** WORK TO DO **
In full and without alteration, give the listing again.

** AVAILABLE DATA **
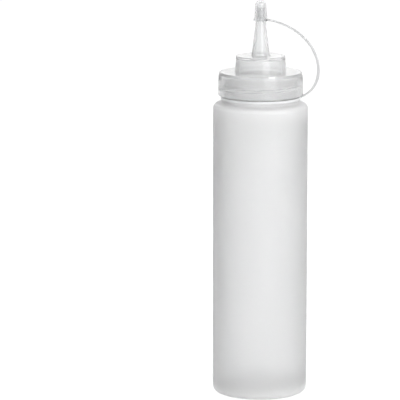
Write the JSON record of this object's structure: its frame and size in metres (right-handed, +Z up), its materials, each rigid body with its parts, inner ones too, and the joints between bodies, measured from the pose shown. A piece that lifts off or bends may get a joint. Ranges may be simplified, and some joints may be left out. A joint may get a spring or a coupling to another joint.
{
  "type": "sauce bottle",
  "caption": "Round translucent squeeze bottle with a screw cap, a stepped cone nozzle and a tip cap that flips off on a curved strap.",
  "frame": {"origin": "centre of the flat ring that the bottle stands on", "axes": "+Z up along the bottle, +X towards the strap, the picture's camera looks along +Y"},
  "size_m": [0.0674, 0.06, 0.2515],
  "materials": {
    "bottle_plastic": "frosted translucent, satin",
    "cap_plastic": "cloudy translucent, smooth",
    "liner_foam": "fine foam",
    "tether_plastic": "clear to cloudy, smooth"
  },
  "bodies": {
    "bottle": {"bottle": "bottle_plastic"},
    "liner": {"cap_liner": "liner_foam"},
    "cap": {"screw_cap": "cap_plastic"},
    "ring": {"tether_ring": "tether_plastic"},
    "strap_1": {"strap_link_1": "tether_plastic"},
    "strap_2": {"strap_link_2": "tether_plastic"},
    "strap_3": {"strap_link_3": "tether_plastic"},
    "strap_4": {"strap_link_4": "tether_plastic"},
    "strap_5": {"strap_link_5": "tether_plastic"},
    "tip_cap": {"tip_cap": "tether_plastic"}
  },
  "joints": [
    {"name": "cap_lift", "type": "slide", "parent": "bottle", "child": "liner", "axis": [0, 0, 1], "range_m": [0, 0.0161]},
    {"name": "cap_turn", "type": "hinge", "parent": "liner", "child": "cap", "pos_m": [0, 0, 0.1916], "axis": [0, 0, 1], "range_deg": [0, 1440]},
    {"name": "tether_swivel", "type": "hinge", "parent": "liner", "child": "ring", "pos_m": [0, 0, 0.1898], "axis": [0, 0, 1], "continuous": true},
    {"name": "tip_cap_flip", "type": "hinge", "parent": "ring", "child": "strap_1", "pos_m": [0.02882, 0, 0.19181], "axis": [0, -1, 0], "range_deg": [0, 34.4]},
    {"name": "strap_flex_2", "type": "hinge", "parent": "strap_1", "child": "strap_2", "pos_m": [0.03529, 0, 0.21464], "axis": [0, -1, 0], "range_deg": [-17.01, 0]},
    {"name": "strap_flex_3", "type": "hinge", "parent": "strap_2", "child": "strap_3", "pos_m": [0.03129, 0, 0.22275], "axis": [0, -1, 0], "range_deg": [-38.11, 0]},
    {"name": "strap_flex_4", "type": "hinge", "parent": "strap_3", "child": "strap_4", "pos_m": [0.02517, 0, 0.22953], "axis": [0, -1, 0], "range_deg": [-38.9, 0]},
    {"name": "strap_flex_5", "type": "hinge", "parent": "strap_4", "child": "strap_5", "pos_m": [0.01757, 0, 0.23465], "axis": [0, -1, 0], "range_deg": [-38.51, 0]},
    {"name": "strap_flex_6", "type": "hinge", "parent": "strap_5", "child": "tip_cap", "pos_m": [0.00903, 0, 0.238], "axis": [0, -1, 0], "range_deg": [-37.58, 0]}
  ],
  "couplings": [
    {"joint": "cap_lift", "follows": "cap_turn", "m_per_rad": 0.00063662},
    {"joint": "strap_flex_2", "follows": "tip_cap_flip", "ratio": -0.49157},
    {"joint": "strap_flex_3", "follows": "tip_cap_flip", "ratio": -1.1049},
    {"joint": "strap_flex_4", "follows": "tip_cap_flip", "ratio": -1.1279},
    {"joint": "strap_flex_5", "follows": "tip_cap_flip", "ratio": -1.1166},
    {"joint": "strap_flex_6", "follows": "tip_cap_flip", "ratio": -1.0895}
  ]
}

** TASK ANSWER **
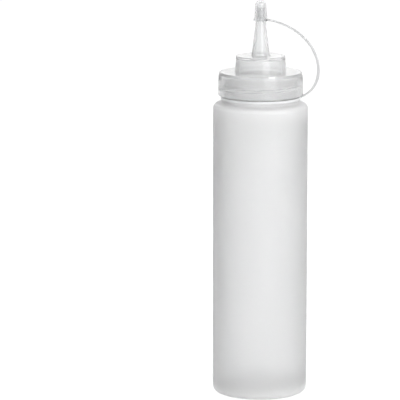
Write the JSON record of this object's structure: its frame and size in metres (right-handed, +Z up), its materials, each rigid body with its parts, inner ones too, and the joints between bodies, measured from the pose shown. A piece that lifts off or bends may get a joint. Ranges may be simplified, and some joints may be left out. A joint may get a spring or a coupling to another joint.
{
  "type": "sauce bottle",
  "caption": "Round translucent squeeze bottle with a screw cap, a stepped cone nozzle and a tip cap that flips off on a curved strap.",
  "frame": {"origin": "centre of the flat ring that the bottle stands on", "axes": "+Z up along the bottle, +X towards the strap, the picture's camera looks along +Y"},
  "size_m": [0.0674, 0.06, 0.2515],
  "materials": {
    "bottle_plastic": "frosted translucent, satin",
    "cap_plastic": "cloudy translucent, smooth",
    "liner_foam": "fine foam",
    "tether_plastic": "clear to cloudy, smooth"
  },
  "bodies": {
    "bottle": {"bottle": "bottle_plastic"},
    "liner": {"cap_liner": "liner_foam"},
    "cap": {"screw_cap": "cap_plastic"},
    "ring": {"tether_ring": "tether_plastic"},
    "strap_1": {"strap_link_1": "tether_plastic"},
    "strap_2": {"strap_link_2": "tether_plastic"},
    "strap_3": {"strap_link_3": "tether_plastic"},
    "strap_4": {"strap_link_4": "tether_plastic"},
    "strap_5": {"strap_link_5": "tether_plastic"},
    "tip_cap": {"tip_cap": "tether_plastic"}
  },
  "joints": [
    {"name": "cap_lift", "type": "slide", "parent": "bottle", "child": "liner", "axis": [0, 0, 1], "range_m": [0, 0.0161]},
    {"name": "cap_turn", "type": "hinge", "parent": "liner", "child": "cap", "pos_m": [0, 0, 0.1916], "axis": [0, 0, 1], "range_deg": [0, 1440]},
    {"name": "tether_swivel", "type": "hinge", "parent": "liner", "child": "ring", "pos_m": [0, 0, 0.1898], "axis": [0, 0, 1], "continuous": true},
    {"name": "tip_cap_flip", "type": "hinge", "parent": "ring", "child": "strap_1", "pos_m": [0.02882, 0, 0.19181], "axis": [0, -1, 0], "range_deg": [0, 34.4]},
    {"name": "strap_flex_2", "type": "hinge", "parent": "strap_1", "child": "strap_2", "pos_m": [0.03529, 0, 0.21464], "axis": [0, -1, 0], "range_deg": [-17.01, 0]},
    {"name": "strap_flex_3", "type": "hinge", "parent": "strap_2", "child": "strap_3", "pos_m": [0.03129, 0, 0.22275], "axis": [0, -1, 0], "range_deg": [-38.11, 0]},
    {"name": "strap_flex_4", "type": "hinge", "parent": "strap_3", "child": "strap_4", "pos_m": [0.02517, 0, 0.22953], "axis": [0, -1, 0], "range_deg": [-38.9, 0]},
    {"name": "strap_flex_5", "type": "hinge", "parent": "strap_4", "child": "strap_5", "pos_m": [0.01757, 0, 0.23465], "axis": [0, -1, 0], "range_deg": [-38.51, 0]},
    {"name": "strap_flex_6", "type": "hinge", "parent": "strap_5", "child": "tip_cap", "pos_m": [0.00903, 0, 0.238], "axis": [0, -1, 0], "range_deg": [-37.58, 0]}
  ],
  "couplings": [
    {"joint": "cap_lift", "follows": "cap_turn", "m_per_rad": 0.00063662},
    {"joint": "strap_flex_2", "follows": "tip_cap_flip", "ratio": -0.49157},
    {"joint": "strap_flex_3", "follows": "tip_cap_flip", "ratio": -1.1049},
    {"joint": "strap_flex_4", "follows": "tip_cap_flip", "ratio": -1.1279},
    {"joint": "strap_flex_5", "follows": "tip_cap_flip", "ratio": -1.1166},
    {"joint": "strap_flex_6", "follows": "tip_cap_flip", "ratio": -1.0895}
  ]
}